Lloyd's coffee house

The biggest insurance market in the world began life as a small coffee shop in London...

London has often been considered as a hotchpotch of little towns rather than a real city. It is certainly true that some of the best-known monuments of this most eminent of capitals sometimes have obscure beginnings. These accidents of history seem to have made this deeply puritanical city what it is today, as if a shot of impurity was just what London needed to come to life. Privateers made it rich, pop music was born in its garages, Soho was once the city’s underbelly before it became its beating heart and the prestigious Tate Modern contemporary art museum is housed in a disused power station. The distinguished establishment that is Lloyd’s of London set out on the road to becoming the largest and oldest insurance market in the world at the back of a coffee shop. It is now more than two hundred years since this institution helped build the financial and commercial strength of Great Britain, becoming the key to its success. At the time, it was called Lloyd’s Coffee House and it was nothing more than a workingclass establishment that sold coffee. The drink was extremely popular in London at the time – witness King Charles II’s futile attempt to ban it in 1676. This prohibition was out of step with the times and was more aimed at the dens that instigated liberal ideas opposed to the absolutist edicts of the Crown, than at the drink itself. But that is another story…

Edward Lloyd provided chalk and a blackboard for his customers...

One day towards the end of the 1680s, Edward Lloyd realised that merchants, ship owners, captains and important international trade representatives had taken to meeting in his Tower Street shop to exchange first-hand shipping news and agree insurance contracts. He had the idea of providing chalk and a blackboard for his customers, who started writing down information on the types of cargo and the ships that they wanted to have insured.
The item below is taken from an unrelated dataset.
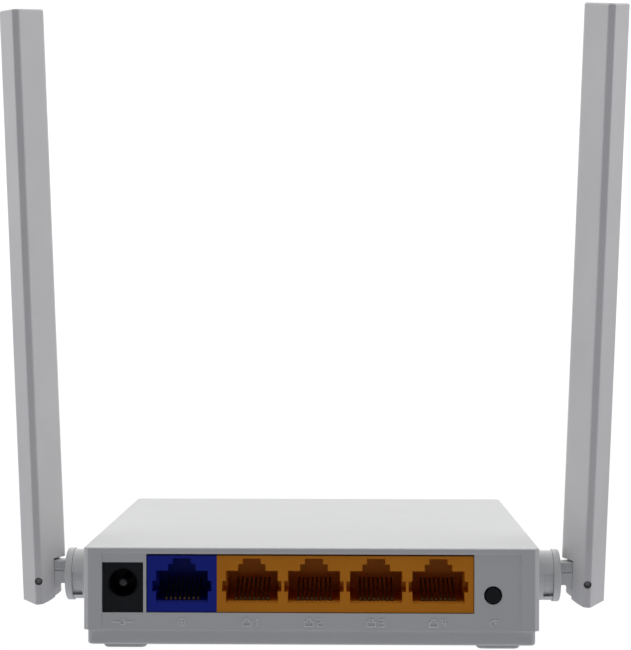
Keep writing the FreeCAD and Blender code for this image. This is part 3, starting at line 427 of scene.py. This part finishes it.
@dataclass(frozen=True)
class LabelFilm:
    """Blank printed film: a plain border on a satin field, with no lettering."""

    name: str
    field_colour: Colour = (0.72, 0.72, 0.70)
    border_colour: Colour = (0.30, 0.31, 0.33)
    half_width: float = 0.0203
    half_depth: float = 0.0103
    line: float = 0.0003
    fibre_size: float = 0.0004
    fibre_depth: float = 0.000004
    rough: Tuple[float, float] = (0.35, 0.5)

    def make(self) -> bpy.types.Material:
        """Builds the material.

        Returns:
            The finished material.
        """
        sheet = NodeSheet(self.name)
        split = sheet.add("ShaderNodeSeparateXYZ")
        sheet.link(sheet.place, split.inputs[0])
        near = [self.edge_line(sheet, split.outputs[0], self.half_width),
                self.edge_line(sheet, split.outputs[1], self.half_depth)]
        inside = [self.within(sheet, split.outputs[0], self.half_width + self.line),
                  self.within(sheet, split.outputs[1], self.half_depth + self.line)]
        border = self.combine(sheet, "MAXIMUM", near)
        border = self.combine(sheet, "MULTIPLY", [border, self.combine(sheet, "MULTIPLY", inside)])
        sheet.link(sheet.blend(border, self.field_colour, self.border_colour),
                   sheet.shader.inputs["Base Color"])
        fibres = sheet.noise(self.fibre_size, 5.0)
        sheet.link(sheet.spread(fibres, *self.rough), sheet.shader.inputs["Roughness"])
        sheet.relief(fibres, self.fibre_depth, 0.0)
        return sheet.material

    def edge_line(self, sheet: NodeSheet, along: bpy.types.NodeSocket,
                  at: float) -> bpy.types.NodeSocket:
        """Draws a pair of thin lines.

        Args:
            sheet: the material.
            along: coordinate across the lines.
            at: their distance from the middle.

        Returns:
            1 on the lines.
        """
        size = sheet.add("ShaderNodeMath", operation="ABSOLUTE")
        sheet.link(along, size.inputs[0])
        line = sheet.add("ShaderNodeMath", operation="COMPARE")
        line.inputs[1].default_value = at
        line.inputs[2].default_value = self.line / 2
        sheet.link(size.outputs[0], line.inputs[0])
        return line.outputs[0]

    def within(self, sheet: NodeSheet, along: bpy.types.NodeSocket,
               reach: float) -> bpy.types.NodeSocket:
        """Marks a band about the middle.

        Args:
            sheet: the material.
            along: coordinate across the band.
            reach: half its width.

        Returns:
            1 inside the band.
        """
        size = sheet.add("ShaderNodeMath", operation="ABSOLUTE")
        sheet.link(along, size.inputs[0])
        band = sheet.add("ShaderNodeMath", operation="LESS_THAN")
        band.inputs[1].default_value = reach
        sheet.link(size.outputs[0], band.inputs[0])
        return band.outputs[0]

    def combine(self, sheet: NodeSheet, rule: str,
                pair: Sequence[bpy.types.NodeSocket]) -> bpy.types.NodeSocket:
        """Joins two masks.

        Args:
            sheet: the material.
            rule: MAXIMUM or MULTIPLY.
            pair: the masks.

        Returns:
            The joined mask.
        """
        node = sheet.add("ShaderNodeMath", operation=rule)
        sheet.link(pair[0], node.inputs[0])
        sheet.link(pair[1], node.inputs[1])
        return node.outputs[0]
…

Those who had the means and will to insure the “sea fortunes” of an expedition wrote their name under the information of the ship that they agreed to guarantee. This is where the word “underwriting” comes from, a term that is still used today in the insurance industry. The initiative was such a success that Lloyd’s had to find bigger premises and moved to Lombard Street, where the business became the institution that we know today. Edward Lloyd even started his own newspaper, “Lloyd’s News”, for publicising shipping news, which became the first daily published in London. Now the former coffee house, once party to the assessment of a whole manner of risks, has moved to a futuristic palace in the heart of the City. Richard Rogers, who was one of the architects of the Pompidou Centre in Paris (along with Renzo Piano), used the same concept for its design. The stairs, lifts, electricity, water and ventilation ducts have all been installed on the outside to save space inside, as if the former lack of space still haunted the halls of Lloyd’s even today.